The biggest problem with the box is not the first-day result, which often looks fine. It is what it leaves behind. The heavy pigment builds up with every use and creates a dark, impenetrable layer on the ends that makes every later coloring at the salon harder, and lifting hardest of all. Many hairdressers in Pristina recognize box-colored hair at once, and when the client later asks for a lift, the work becomes harder, longer and more expensive precisely because of that layer. The box solves one problem today and creates another for next year. For simple grey coverage on dark hair it is sometimes enough, but for anything else the salon works out cheaper in the long run.

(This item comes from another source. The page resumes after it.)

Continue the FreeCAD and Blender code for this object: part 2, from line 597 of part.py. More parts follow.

The reference-photo reality

The photo you bring is the start of the conversation, not a guarantee of the result, and this is the truth many clients do not accept easily. The color in a photo was built on that person’s hair, from their starting point, under that light and often with a filter. Your hair starts somewhere else. If the photo shows a cool blonde reached on naturally light hair, and you have dark hair colored before with a box, the road there is completely different and the result cannot be identical in one visit.

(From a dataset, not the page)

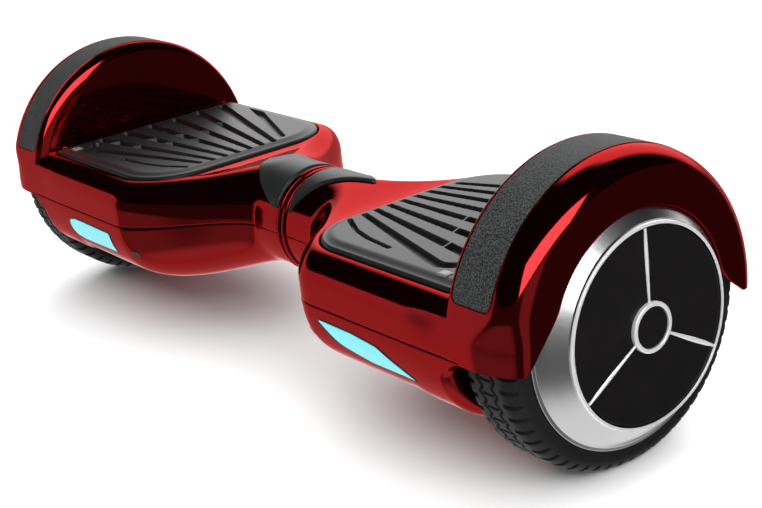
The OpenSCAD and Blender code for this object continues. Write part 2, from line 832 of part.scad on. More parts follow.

So bring two photos, not one: one of the color you want and one that shows your hair as it is now, in natural light, with no filter. That gives the hairdresser both ends of the journey. Listen when she tells you the photo needs several sessions, or that the exact tone will not come out on your hair. That is not an obstacle, it is the honesty that saves you disappointment and damage. The hairdresser who says “yes, it comes out the same” to every photo without looking closely at your hair is the one to be careful with.

Coloring at B&B Elegance

At B&B Elegance on Jakov Xoxa street, in the Muharrem Fejza area, the coloring is done by Besire, who has worked with hair for more than twenty years. That experience shows exactly where color needs it most: in reading your starting point beforehand, in choosing the tone that suits your face, and in the honest judgment when a request strains the hair more than it can take. Beyond uniform color and grey coverage, Besire also does shatir, ombre and balayage, so you can talk through the technique that fits your real upkeep, not only the one that looks good in a photo.

The salon is a family business. The daughter, Biondina, handles facial treatments, so a client can tie the color to a facial in a single visit, which saves real time before an event. Prices are among the most reasonable in the market and we do not publish them; the market ranges and how to read an offer are in the price guide. Appointments are made by phone call, WhatsApp or Viber at +383 44 397 749 or +383 49 326 303, Monday to Saturday, 9:00 to 17:00, closed on Sunday. Payment is in cash, as in almost every salon in Pristina, so stop at a cash machine first. For coloring, which takes time, book a slot early in the morning or early in the week, and in summer, when the diaspora returns and weddings follow one another, reserve weeks ahead. In your message write what you want, your current hair color, what you have done to it over the past year, and attach the two photos; with those lines you get a clear answer in one exchange.

Frequently asked questions

How often should hair color be refreshed?

A single uniform color shows the root within three to four weeks and needs a touch-up every four to six weeks. Balayage and techniques that start away from the root grow out softly and last three or four months, so they are easier to keep.

Does coloring damage the hair?

A uniform color that darkens or covers grey does little harm. Lifting with bleach is what truly damages hair, because it opens the outer layer and strips pigment. A responsible hairdresser lifts gradually, tests the hair and stops when it can take no more.

Is box dye at home the same as salon color?

No. Box color is one formula built for everyone, while at the salon the hairdresser mixes the color to your hair and your starting point. Boxes often carry heavy pigment that builds up and makes any later coloring harder.